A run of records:

= = = = =

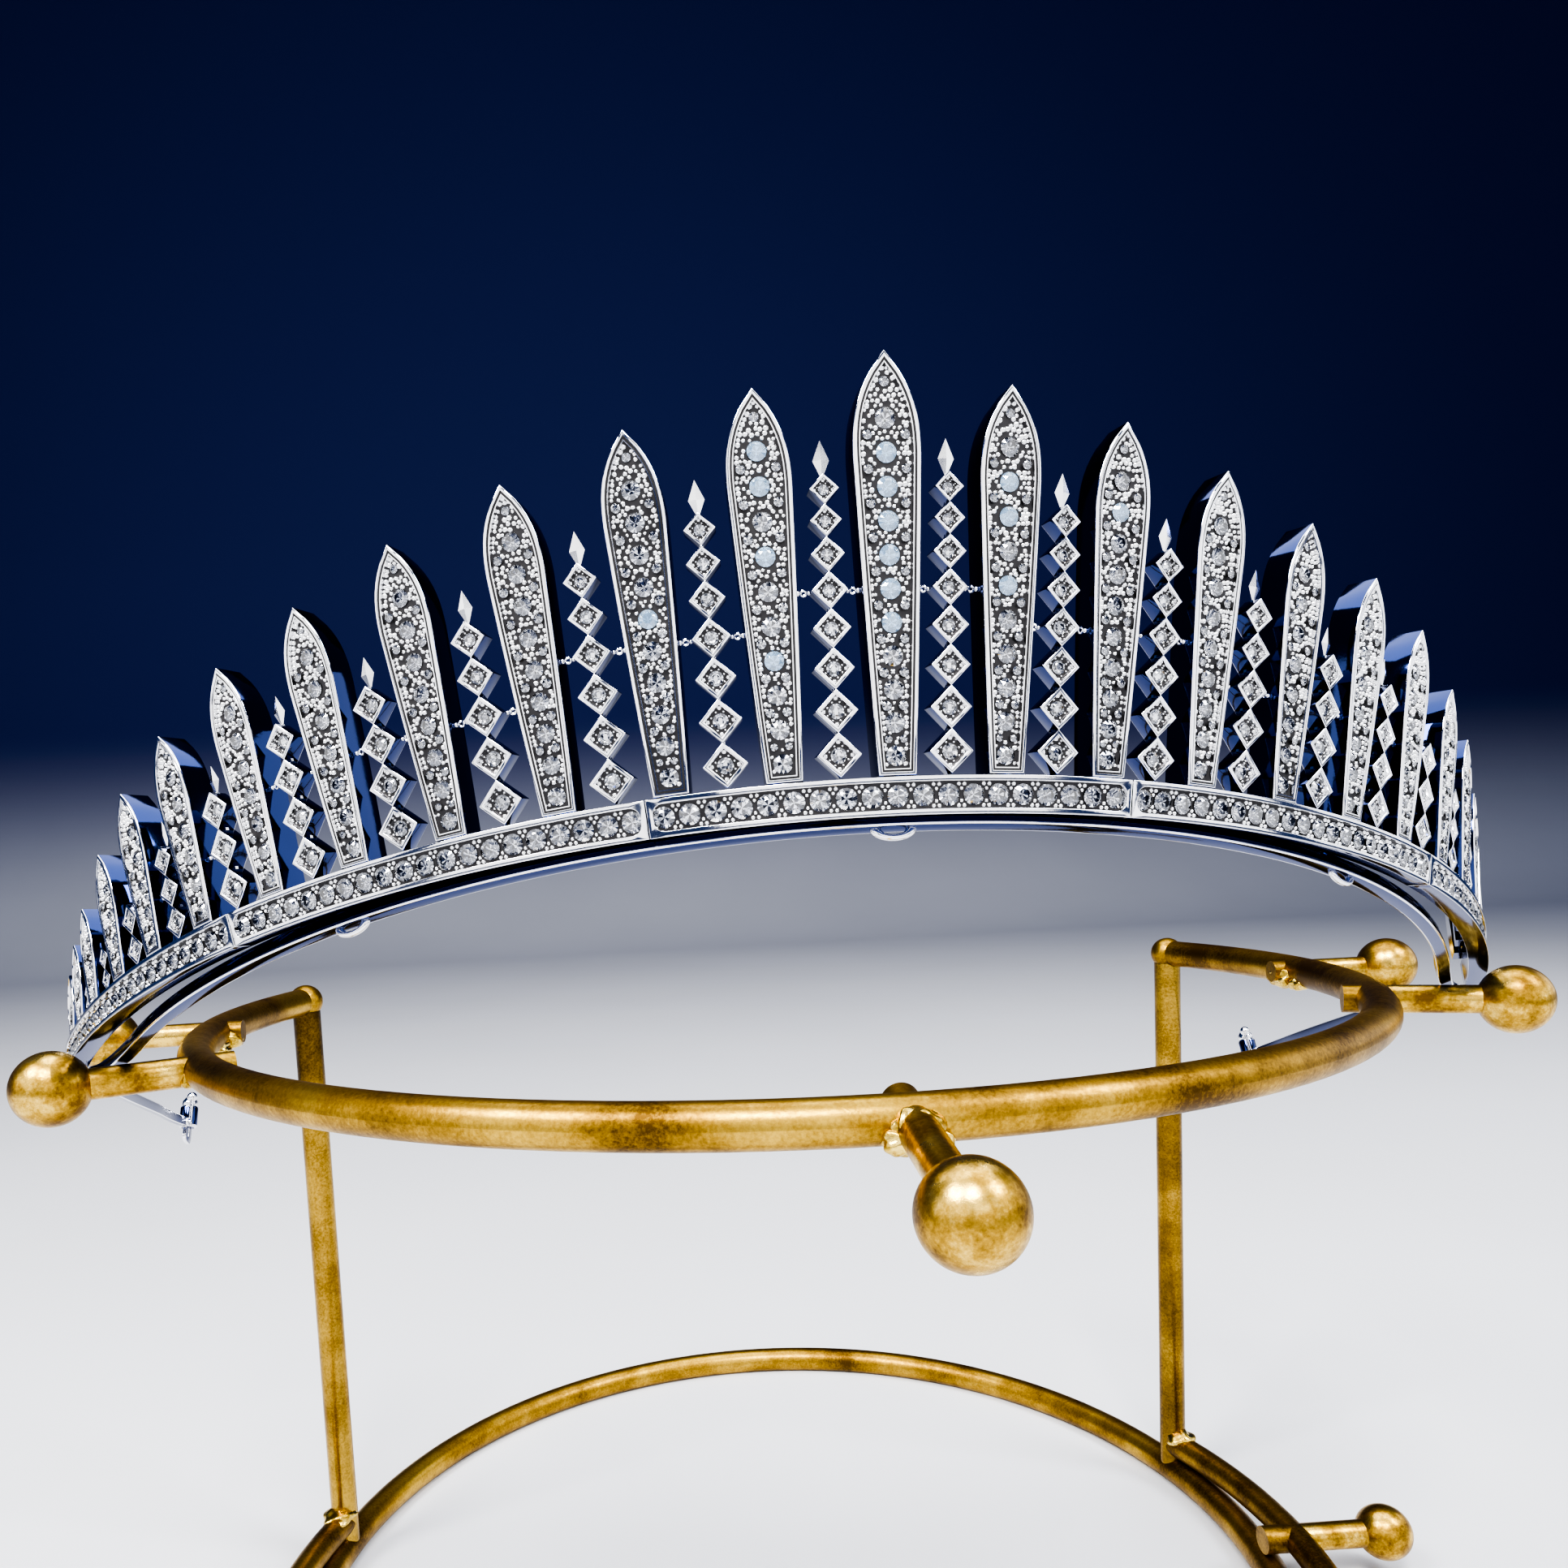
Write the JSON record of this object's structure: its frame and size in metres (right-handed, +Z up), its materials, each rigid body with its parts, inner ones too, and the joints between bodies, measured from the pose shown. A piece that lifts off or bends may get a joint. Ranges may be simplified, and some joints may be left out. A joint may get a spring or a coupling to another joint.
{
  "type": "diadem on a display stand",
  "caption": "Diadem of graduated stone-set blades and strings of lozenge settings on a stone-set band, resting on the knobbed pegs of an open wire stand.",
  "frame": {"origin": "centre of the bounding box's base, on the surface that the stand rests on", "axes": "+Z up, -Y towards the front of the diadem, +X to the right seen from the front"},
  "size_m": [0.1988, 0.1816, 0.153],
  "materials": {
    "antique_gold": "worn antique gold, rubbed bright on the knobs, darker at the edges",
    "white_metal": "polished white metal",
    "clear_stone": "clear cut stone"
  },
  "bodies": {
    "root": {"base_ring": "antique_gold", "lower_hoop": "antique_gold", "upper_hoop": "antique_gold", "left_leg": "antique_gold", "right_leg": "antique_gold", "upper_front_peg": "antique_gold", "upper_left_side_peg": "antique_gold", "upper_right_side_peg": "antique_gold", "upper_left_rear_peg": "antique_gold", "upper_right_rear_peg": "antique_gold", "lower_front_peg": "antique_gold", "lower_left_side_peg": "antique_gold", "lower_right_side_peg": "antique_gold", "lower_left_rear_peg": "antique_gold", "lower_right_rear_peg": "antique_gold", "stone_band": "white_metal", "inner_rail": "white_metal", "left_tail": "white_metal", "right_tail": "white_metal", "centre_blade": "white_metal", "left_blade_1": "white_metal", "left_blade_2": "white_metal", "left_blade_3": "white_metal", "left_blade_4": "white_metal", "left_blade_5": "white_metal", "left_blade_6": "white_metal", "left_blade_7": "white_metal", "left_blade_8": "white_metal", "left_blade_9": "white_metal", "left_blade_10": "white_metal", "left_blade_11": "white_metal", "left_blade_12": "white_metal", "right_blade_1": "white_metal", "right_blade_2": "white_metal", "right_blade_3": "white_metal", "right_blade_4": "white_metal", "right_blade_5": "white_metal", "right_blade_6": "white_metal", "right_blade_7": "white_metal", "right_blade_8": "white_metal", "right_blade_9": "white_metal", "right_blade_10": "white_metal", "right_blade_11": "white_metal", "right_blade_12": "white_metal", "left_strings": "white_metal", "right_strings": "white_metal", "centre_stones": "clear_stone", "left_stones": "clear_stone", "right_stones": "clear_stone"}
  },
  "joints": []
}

= = = = =

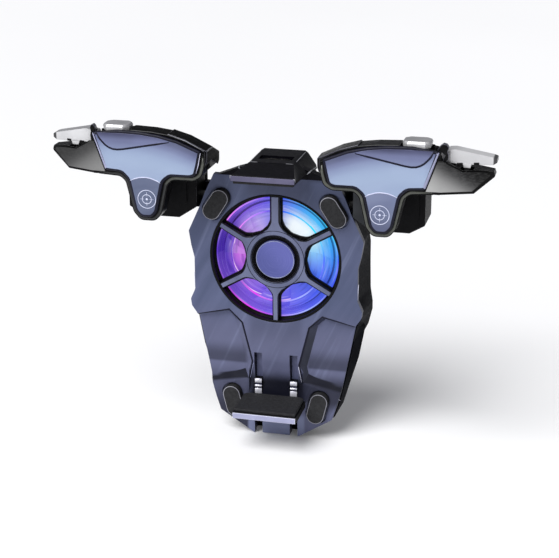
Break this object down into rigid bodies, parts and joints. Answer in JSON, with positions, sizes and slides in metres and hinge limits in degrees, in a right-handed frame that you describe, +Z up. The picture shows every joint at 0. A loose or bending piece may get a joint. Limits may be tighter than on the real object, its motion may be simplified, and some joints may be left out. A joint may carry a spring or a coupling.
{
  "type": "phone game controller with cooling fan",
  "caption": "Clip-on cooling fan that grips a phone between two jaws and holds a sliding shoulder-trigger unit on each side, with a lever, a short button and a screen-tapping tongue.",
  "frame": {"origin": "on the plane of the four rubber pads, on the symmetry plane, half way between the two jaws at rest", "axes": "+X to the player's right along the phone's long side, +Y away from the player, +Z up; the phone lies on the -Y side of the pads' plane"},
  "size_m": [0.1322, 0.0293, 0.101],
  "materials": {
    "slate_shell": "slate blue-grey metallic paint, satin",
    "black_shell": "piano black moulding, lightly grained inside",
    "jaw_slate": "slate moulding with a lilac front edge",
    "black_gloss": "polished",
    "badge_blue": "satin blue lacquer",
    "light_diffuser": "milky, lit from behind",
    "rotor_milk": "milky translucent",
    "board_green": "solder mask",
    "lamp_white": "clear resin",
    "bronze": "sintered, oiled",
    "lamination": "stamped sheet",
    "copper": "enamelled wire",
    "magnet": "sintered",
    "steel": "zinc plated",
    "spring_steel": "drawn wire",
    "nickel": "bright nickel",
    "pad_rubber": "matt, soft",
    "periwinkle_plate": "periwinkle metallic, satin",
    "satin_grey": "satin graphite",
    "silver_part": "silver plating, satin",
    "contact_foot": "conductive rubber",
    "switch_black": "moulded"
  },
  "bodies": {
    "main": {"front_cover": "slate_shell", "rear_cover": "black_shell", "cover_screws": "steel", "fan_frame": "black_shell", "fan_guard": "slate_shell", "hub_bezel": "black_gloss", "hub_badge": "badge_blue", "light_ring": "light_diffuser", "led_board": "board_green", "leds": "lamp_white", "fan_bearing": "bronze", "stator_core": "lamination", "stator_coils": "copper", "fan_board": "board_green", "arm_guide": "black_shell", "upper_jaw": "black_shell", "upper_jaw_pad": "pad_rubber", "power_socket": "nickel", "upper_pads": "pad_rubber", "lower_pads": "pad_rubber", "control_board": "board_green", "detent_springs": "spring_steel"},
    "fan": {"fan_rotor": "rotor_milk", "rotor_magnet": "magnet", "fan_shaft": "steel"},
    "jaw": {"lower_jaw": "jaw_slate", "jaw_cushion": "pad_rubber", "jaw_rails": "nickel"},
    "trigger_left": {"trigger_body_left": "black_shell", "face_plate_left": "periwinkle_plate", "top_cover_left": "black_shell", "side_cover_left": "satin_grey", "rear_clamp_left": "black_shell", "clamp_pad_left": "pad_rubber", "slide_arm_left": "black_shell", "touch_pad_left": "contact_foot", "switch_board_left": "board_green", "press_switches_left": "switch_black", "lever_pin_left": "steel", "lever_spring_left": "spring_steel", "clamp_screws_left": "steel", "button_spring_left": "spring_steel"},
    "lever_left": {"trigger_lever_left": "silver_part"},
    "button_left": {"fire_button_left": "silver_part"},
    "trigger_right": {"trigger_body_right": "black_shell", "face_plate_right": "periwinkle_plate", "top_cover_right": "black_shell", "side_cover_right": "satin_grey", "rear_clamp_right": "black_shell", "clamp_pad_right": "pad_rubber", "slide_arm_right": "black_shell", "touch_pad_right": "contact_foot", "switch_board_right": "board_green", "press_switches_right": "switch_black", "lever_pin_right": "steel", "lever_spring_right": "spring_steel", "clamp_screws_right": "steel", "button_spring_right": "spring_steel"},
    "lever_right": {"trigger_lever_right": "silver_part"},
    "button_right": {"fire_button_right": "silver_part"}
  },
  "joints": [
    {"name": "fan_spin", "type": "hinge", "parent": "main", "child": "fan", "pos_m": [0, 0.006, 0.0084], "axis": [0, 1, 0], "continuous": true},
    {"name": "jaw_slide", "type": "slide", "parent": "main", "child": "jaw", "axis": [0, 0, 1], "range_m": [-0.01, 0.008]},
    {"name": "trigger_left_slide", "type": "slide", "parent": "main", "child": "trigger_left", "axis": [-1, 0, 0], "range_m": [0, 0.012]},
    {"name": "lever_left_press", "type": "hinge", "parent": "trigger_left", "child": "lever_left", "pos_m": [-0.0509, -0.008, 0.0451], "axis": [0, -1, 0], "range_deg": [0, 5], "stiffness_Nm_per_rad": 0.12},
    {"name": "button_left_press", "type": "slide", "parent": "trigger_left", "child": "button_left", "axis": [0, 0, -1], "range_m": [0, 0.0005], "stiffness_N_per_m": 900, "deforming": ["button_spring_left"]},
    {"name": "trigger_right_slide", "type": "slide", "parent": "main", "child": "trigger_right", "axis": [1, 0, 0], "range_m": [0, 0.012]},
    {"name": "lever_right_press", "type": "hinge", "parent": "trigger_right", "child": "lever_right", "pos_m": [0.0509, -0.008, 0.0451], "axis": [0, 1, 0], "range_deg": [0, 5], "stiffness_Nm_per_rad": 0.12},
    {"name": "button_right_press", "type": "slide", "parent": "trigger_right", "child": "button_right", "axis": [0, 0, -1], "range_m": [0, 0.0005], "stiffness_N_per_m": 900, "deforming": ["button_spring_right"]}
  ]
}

= = = = =

▸ WHAT TO PRODUCE: Among the entries above, how many lines include the word "this"? Reply with the number only.

▸ EXERCISE RESPONSE: 2